Monday, November 28, 2011

Facebook Official



In today’s society we hear a rumor and look at our online social networks for clarification. Is this the best way to confirm unknown information? I don’t think so.

                “Did you hear Rachel and Dave broke up?”
                “No! When did that happen?”
                “I don’t know, but they aren’t together on facebook anymore.”

                Facebook though? That’s the gospel now. If you aren’t facebook official, you aren’t in a real relationship – you’re probably just “seeing” each other. It is hard to believe that this is not only accepted by our generation, but encouraged. I asked my friend the other day how he and his girl were doing. He proceeded to tell me that they were alright, “Nothing serious though, it’s not like we’re facebook official.” Needless to say, I wanted to pull his teeth out.
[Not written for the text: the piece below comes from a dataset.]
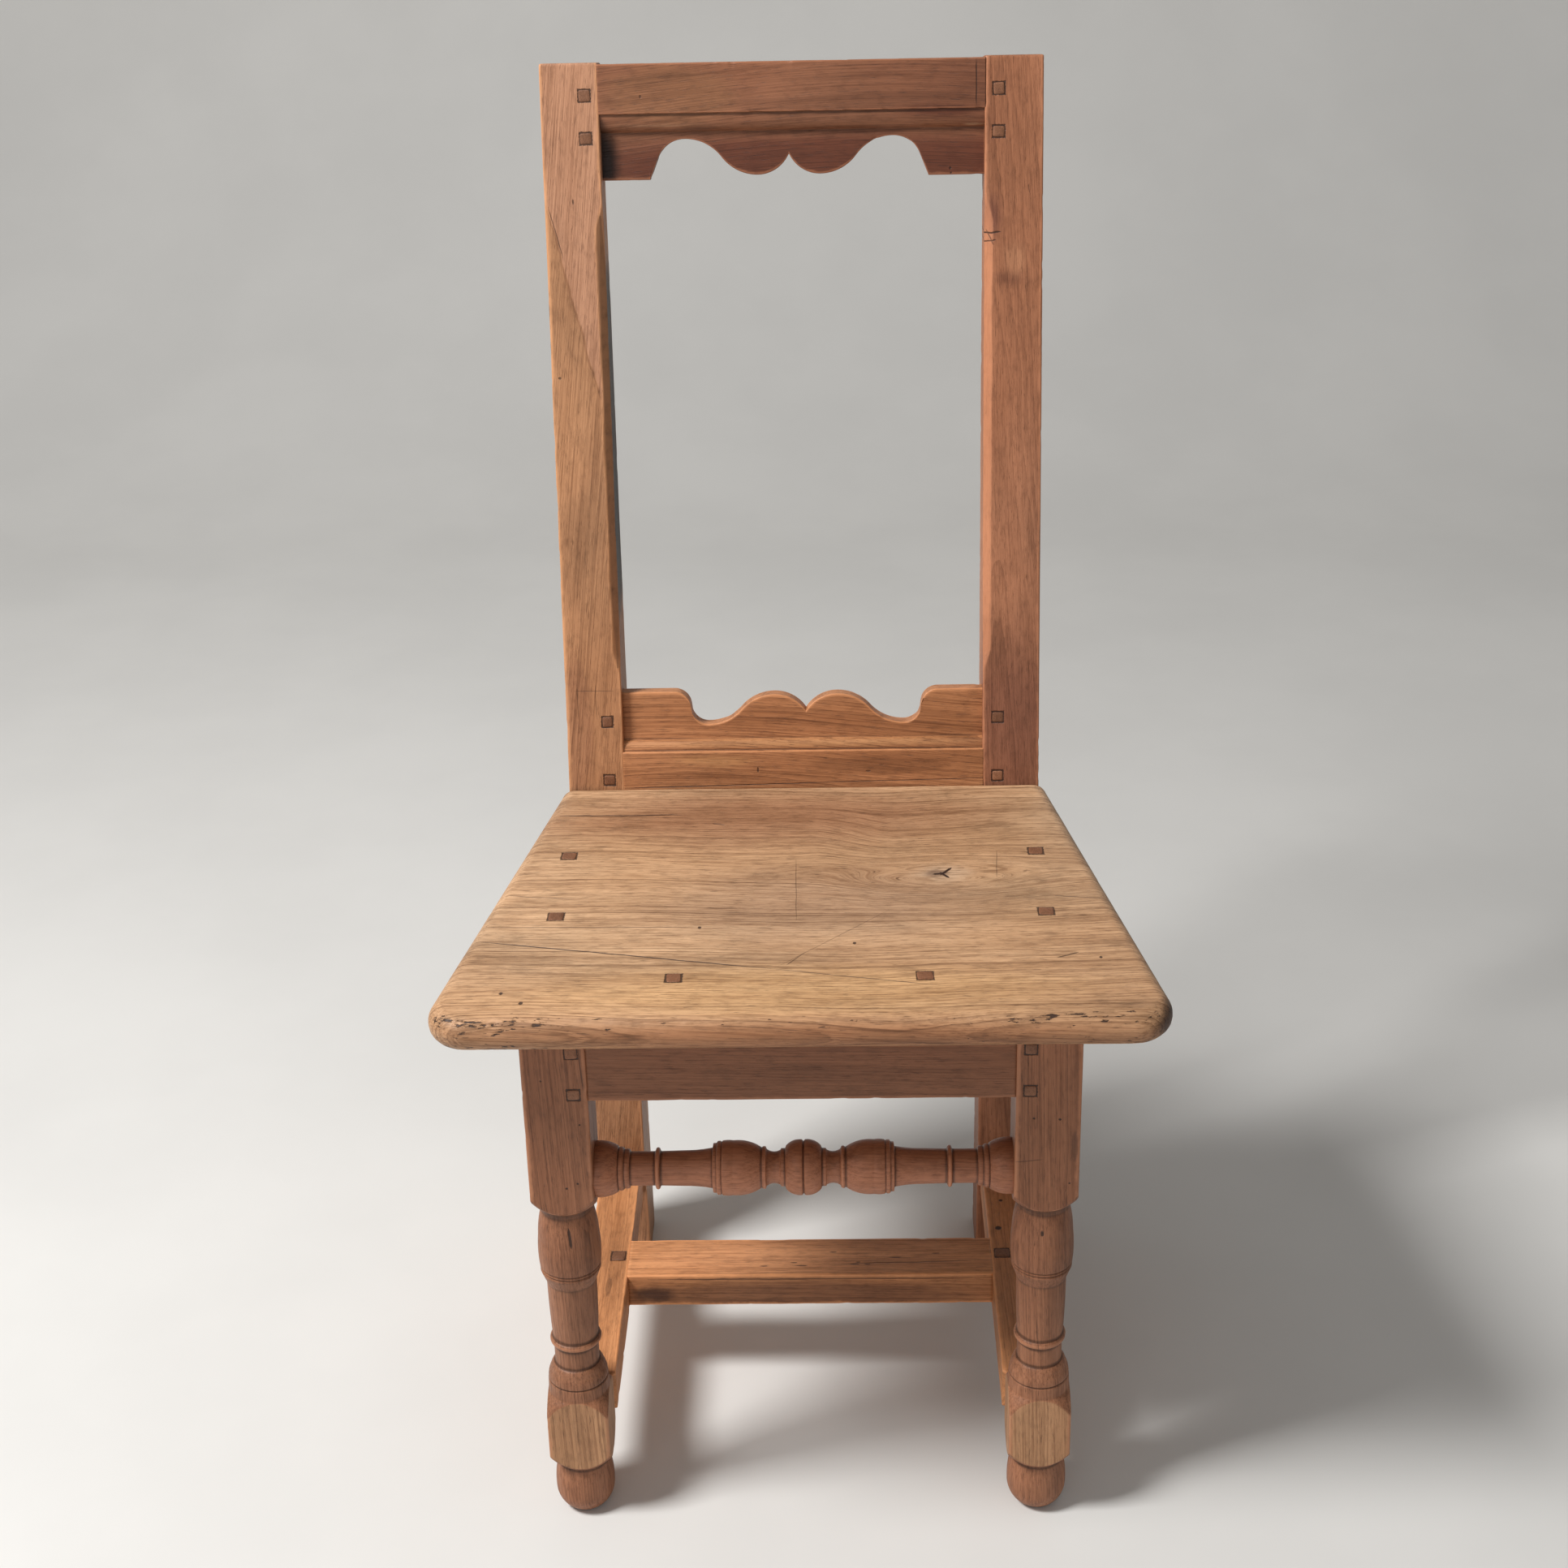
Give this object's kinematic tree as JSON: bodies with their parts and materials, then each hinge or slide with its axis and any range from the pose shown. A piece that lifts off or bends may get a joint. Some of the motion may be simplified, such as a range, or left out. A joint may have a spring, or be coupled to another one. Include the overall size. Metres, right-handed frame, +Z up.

                ‘Facebook official’ shouldn’t only be in regard to relationship status. Since facebook and twitter are now used therapeutically by people who think they have problems, people read depressing statuses and literally believe people might be ready to inflict self harm. Obviously there are some people out there who do need help. To those people, search somewhere other than social networks for help. And for people just seeking attention, with no real problems – take a second to think about what true disadvantaged people have to go through. They don’t have time to bitch and moan on social networks because they are trying to find food and shelter for the night. Put your ‘problems’ in perspective, if you are that desperate for attention – go act crazy in the mall or something. I promise people will watch.

                The true problem with facebook is that it is a relationship destroyer. Crazy, insecure, clingy, needy girlfriends want your password? Nope. That shit simply does not fly. When we refuse to give our password, the assumption is that we are cheating. However, it is only logical not to give out your password. If everyone was supposed to have access to our facebook profiles, we wouldn’t need passwords now would we?

                Once you are in a romantic relationship, every girl that posts on your wall is trying to fuck you. They are disrespecting the girl you are with by openly trying to talk to you by posting on your wall. They pose an instant threat by saying they miss you. And god-forbid they sign off with an ‘x’ – what a slut. If you reply, you intend to sleep with her. If you write back and sign off with an ‘x’ – you may as well have cheated on your girl.

                Delete a post from your wall and you are trying to hide something. Prepare for interrogation and hide all the sharp objects in the house. Post something on a girl’s wall – flee the country. Become friends with new females – you are basically running an escort service. Post or receive a VIDEO, call suicide watch. Call her work, call her parents, call her friends, find out where she is, make sure she is safe, put her in a padded room until the storm passes. You think that’s bad? I DARE you to like a picture. I. Dare. You.

We take facebook a little too seriously. People often post things as jokes. Our friends often jump on when we are not in the room and haze us. However, we believe everything we read like it’s fucking CNN. Relax and learn the difference between reality and virtual reality. If you have to ask, “Is he/she serious?” Then wait a minute before you believe it.